Now lets say some program just broke and doesn't compile anymore. Put the programmer, who's still confused about loop constructs, to fix it. He gets to correct each of the bugs one by one, not understanding what the code means or how he's fixing the bugs. After long waiting all the compilation bugs end up eliminated. It looks like he succeeded because the code runs now. Nobody will figure out that his contribution was in fact negative because he only eliminated the cues of the bugs.

Type checking allows you to manage code that isn't mentally maintainable. The sort of code that you can't reason about. The broken codebase gets extended by inserting line here and there. The type checker provides just enough correctness that it holds up. You might even think that it's "type safe" and reason yourself to test less often. The type checking and optimizations take so much time anyway that you wouldn't test code often anyway.

Because static type checking keeps nagging you, it might be that even as professional you're carelessly fixing bugs that might turn out to be valuable cues later. Program that's in development doesn't need to be correct because it's not for production yet anyway!

Best maintainable code might, in fact be, dynamically typed.

Research

I tried to find some research about the static types and maintainability before posting and found some empirical studies. They are pure fiction with fictious data isolated carefully from any real situation. Their results are difficult to compare or analyse. The test samples are small because there's too few test subjects available. The problem seems to be that they are empirical studies in the first place.

To be fair, I asked from bunch of places and never found any supportive evidence for or against static typing maintainability. I have only my experience and wit to stand behind my arguments.

Do Static Type Systems Improve the Maintainability of Software Systems?

This paper States that static typing is beneficial to maintainability. It makes an arbitrary pick of groovy and compares it to java. The author believed the subjects were proficient with java. Proficiency with Groovy was assumed and it was picked because "it's dynamically typed java". The test was done with expectations that static type systems are helpful in programming.

The guinea programmers were given tasks sequentially with executable tests that determined whether the code is correct. Whenever the executable test passed, the program was implied to be correct and the another task was given. Correctness of the program was not measured otherwise.

There were only handful of test subjects and the source code was small, around 1300 lines.
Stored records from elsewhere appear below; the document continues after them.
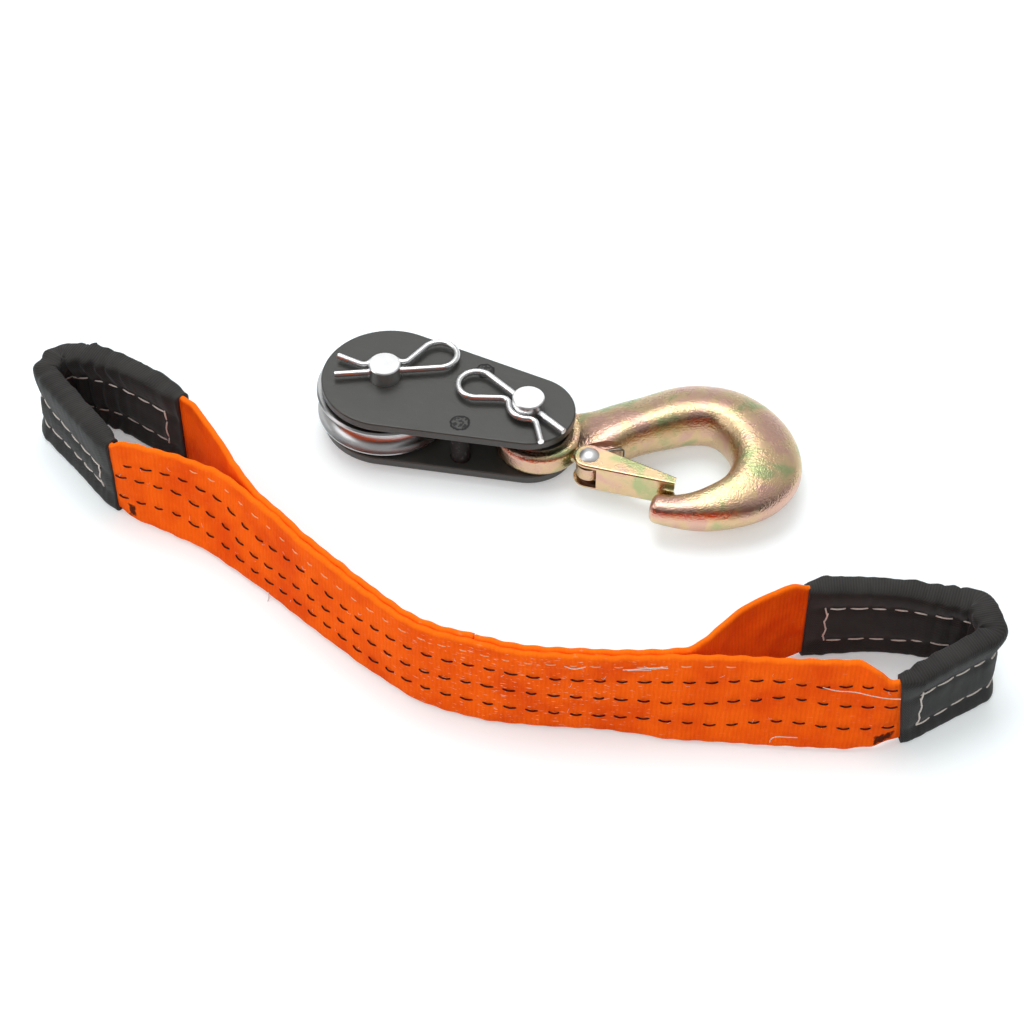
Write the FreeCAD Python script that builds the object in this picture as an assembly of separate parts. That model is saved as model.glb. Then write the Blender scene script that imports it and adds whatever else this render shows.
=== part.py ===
import FreeCAD, Part

import math
import os

from FreeCAD import Placement, Rotation, Vector

# Snatch block with a swivelling eye hook, and the tree strap sold with it.
# The block lies on its pin heads. The origin is the foot of the sheave pin's
# head, on the surface the set lies on. +X runs from the sheave pin to the hook
# pin, and +Z is up, along both pins. All sizes are in millimetres.

# Side plates: two rounds of different radius joined by straight flanks
PIN_SPACING = 75.0
PLATE_THICKNESS = 4.76
PLATE_GAP = 19.05
PLATE_SHEAVE_END_RADIUS = 33.7
PLATE_HOOK_END_RADIUS = 23.3
SHEAVE_END_SHIFT = 2.0
PLATE_EDGE_ROUND = 0.8

# Spacer posts, swaged flush in both plates
POST_FROM_SHEAVE_PIN = 46.0
POST_FROM_FLANK = 8.6
POST_DIAMETER = 9.5
POST_TENON_DIAMETER = 7.9
POST_HEAD_DIAMETER = 9.1
POST_FIT = 0.05

# Clevis pins and their cross holes
PIN_DIAMETER = 15.875
PIN_HEAD_DIAMETER = 20.6
PIN_HEAD_THICKNESS = 5.1
PIN_HEAD_CHAMFER = 1.0
PIN_END_CHAMFER = 0.5
PIN_ABOVE_PLATE = 8.8
PIN_FIT = 0.08
PIN_HEAD_GAP = 0.1
CROSS_HOLE_ABOVE_PLATE = 3.4
CROSS_HOLE_DIAMETER = 3.9

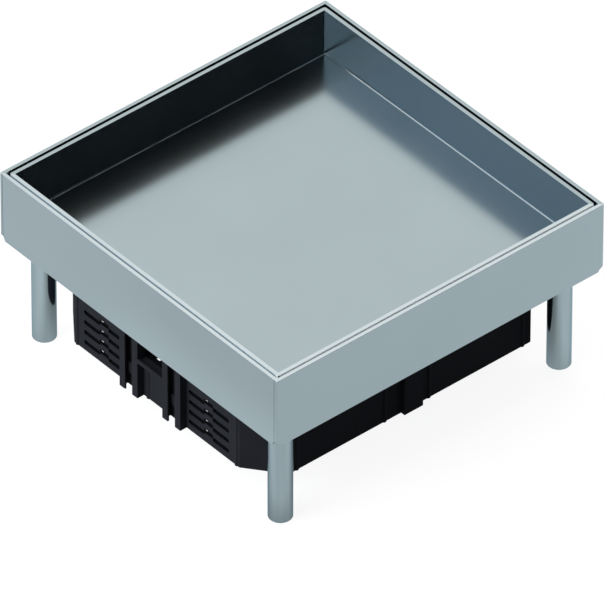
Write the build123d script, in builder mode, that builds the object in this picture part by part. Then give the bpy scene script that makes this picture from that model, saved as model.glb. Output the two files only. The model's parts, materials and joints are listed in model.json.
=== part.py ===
"""Floor box cover: a square sheet-metal frame on four round legs, a lift-out tray that rests inside it
for the floor finish, and a moulded device housing below. Millimetres, +Z up, origin on the floor at the
centre of the four legs."""

from build123d import *
import os
from math import sqrt

os.makedirs("parts", exist_ok=True)

# Frame
frame_side = 300.0
frame_height = 59.6
frame_bottom = 86.2
sheet = 3.0
frame_corner_radius = 1.0
rim_round = 0.2
lower_edge_round = 0.5
seam_width = 0.4
seam_depth = 0.3

# Relief notch at the foot of each corner: its slope on the front and back walls, its slant on the side walls
relief_height = 4.4
relief_slope = 2.4
slant_length = 5.0
slant_knee_length = 4.0
slant_knee_height = 1.9

# Legs and the plates above them
leg_diameter = 18.0
leg_inset = 21.4
leg_edge = 0.8
leg_to_flange = 1.0
plate_side = 54.0
plate_thickness = 4.0
plate_clip = 10.0

# Leg screws, M8 with a low head
leg_screw_diameter = 8.0
leg_screw_length = 20.0
leg_screw_head_diameter = 13.0
leg_screw_head_height = 4.0
leg_screw_socket = 5.0
leg_screw_socket_depth = 2.4
leg_screw_head_round = 0.5
thread_clearance = 0.05
hole_clearance = 0.4
thread_runout = 2.0

# Tray
shadow_gap = 1.8
tray_drop = 0.4
tray_corner_radius = 2.0
tray_bend = 2.0
tray_inner_bend = 1.2

# Ledge and seal under the tray
seal_width = 6.0
seal_height = 2.4
seal_inset = 3.0
seal_corner_radius = 4.0
support_sheet = 2.0
support_width = 14.0
support_end_gap = 0.4
support_to_plate = 0.4
support_over_screws = 1.8

# Housing: walls
housing_bottom = 21.0
housing_end_inset = 16.8
housing_side_inset = 32.4
housing_wall = 3.0
corner_cut_x = 27.8
corner_cut_y = 21.7
corner_soften = 1.2
collar_thickness = 3.0
collar_gap = 0.5
collar_to_plate = 2.0

# Housing: low round beads on the walls, given as distances along each wall from its middle
bead_radius = 2.0
bead_rise = 0.9
end_beads = (-86.6, -9.0, 9.0, 86.6)
side_beads = (-104.0, -23.6, 17.1, 104.0)

# Housing: slotted rails
rail_middle = 23.25
rail_width = 19.5
rail_depth = 6.0
rail_slot = 7.8
rail_lip = 1.4
rail_side = 2.0
rail_clearance = 1.0
rail_stop_bottom = 34.0
rail_stop_height = 9.5
rail_stop_depth = 2.0

# Housing: stepped slots
slot_rows = 4
slot_top_row = 55.6
slot_pitch = 9.03
slot_height = 3.8
slot_depth = 2.2
slot_end_radius = 1.4
slot_field_middle = 57.0
slot_length = 43.4
step_middle = 56.65
step_length = 9.6
step_rise = 2.1
knock_out_length = 2.9
knock_out_height = 1.9
knock_out_rise = 0.6

# Housing: cable shelf between the rails
shelf_bottom = 53.2
shelf_thickness = 2.0
shelf_lip_height = 3.4
shelf_lip_thickness = 1.5
shelf_reach = 14.0
shelf_wall = 2.0
shelf_hole_length = 5.0
shelf_hole_width = 5.2
shelf_hole_offset = 5.85
shelf_hole_setback = 6.0

# Housing: centre block on the plain walls
block_width = 17.1
block_depth = 3.8

# Housing screws, M3, and their washers
collar_screw_diameter = 3.0
collar_screw_length = 6.0
collar_screw_head_diameter = 5.5
collar_screw_head_height = 2.0
collar_screw_spacing = 140.0
collar_screw_edge = 2.7
collar_screw_recess = 2.5
collar_screw_recess_depth = 1.2
collar_screw_head_round = 0.4
washer_diameter = 6.0
washer_thickness = 0.5

# Bonding point on the underside of the tray, M5
stud_x = 60.0
stud_y = 80.0
stud_diameter = 5.0
stud_length = 10.0
stud_tip_chamfer = 0.4
stud_weld_diameter = 7.0
stud_weld_height = 0.8
nut_across_flats = 8.0
nut_height = 4.0
stud_washer_diameter = 10.0
stud_washer_thickness = 1.0

# Levels and half widths that several pieces share
frame_top = frame_bottom + frame_height
frame_half = frame_side / 2
frame_inner = frame_half - sheet
flange_top = frame_bottom + sheet
flange_width = leg_inset - leg_diameter / 2 - leg_to_flange
flange_inner = frame_half - flange_width
leg_centre = frame_half - leg_inset
plate_top = flange_top + plate_thickness
tray_half = frame_inner - shadow_gap
tray_top = frame_top - tray_drop
support_top = plate_top + leg_screw_head_height + support_over_screws + support_sheet
tray_bottom = support_top + seal_height
tray_floor = tray_bottom + sheet
tray_depth = tray_top - tray_floor
seal_half = tray_half - seal_inset
wall_x = frame_half - housing_side_inset
wall_y = frame_half - housing_end_inset
housing_height = flange_top - housing_bottom
collar_top = flange_top + collar_thickness
collar_half = frame_inner - support_sheet - collar_gap
rail_front = wall_y + rail_depth
bead_sink = bead_radius - bead_rise
collar_screw_line = flange_inner + collar_screw_edge

corners = {"front_left": (-1, -1), "front_right": (1, -1), "back_left": (-1, 1), "back_right": (1, 1)}
leg_centres = [(side_x * leg_centre, side_y * leg_centre) for side_x, side_y in corners.values()]
screw_offset = collar_screw_spacing / 2
collar_screw_points = [
    (across * side, along * screw_offset) if turned else (along * screw_offset, across * side)
    for turned in (False, True)
    for across, side in ((-1, collar_screw_line), (1, collar_screw_line))
    for along in (-1, 1)
]


def finish(piece, name):
    """Label a finished piece and write it under its own name."""
    piece.part.label = name
    export_step(piece.part, f"parts/{name}.step")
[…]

The mean time to solve a task was around 10-15 minutes, fastest programmer solving each problem in 2-5 minutes. The length of the test was 1-4 hours. The authors were award-winning academics.

So in short, nothing about maintainability was really tested here.

An Experiment About Static and Dynamic Type Systems

This paper claims that static type system has not negative or positive impact on application's development time. The author questioned such starting situation as in previous paper - the choice of java programmers to test everything. 49 subjects were picked from undergraduate students. He asked them to write a simplified parser for java. Each group was trained in the languages written for the experiment. After they were trained, they had 27 hours to implement the parser. There were lots of test cases, and the quality of the test was measured as percentage of successful test cases.

I described them because they're funny studies. Too bad they do not mean what their authors believe.

For language designers

If you do not have capability to understand what I just told you here, you aren't ready for designing a new programming language. Work on something else first. Revise your beliefs about benefits of static typing.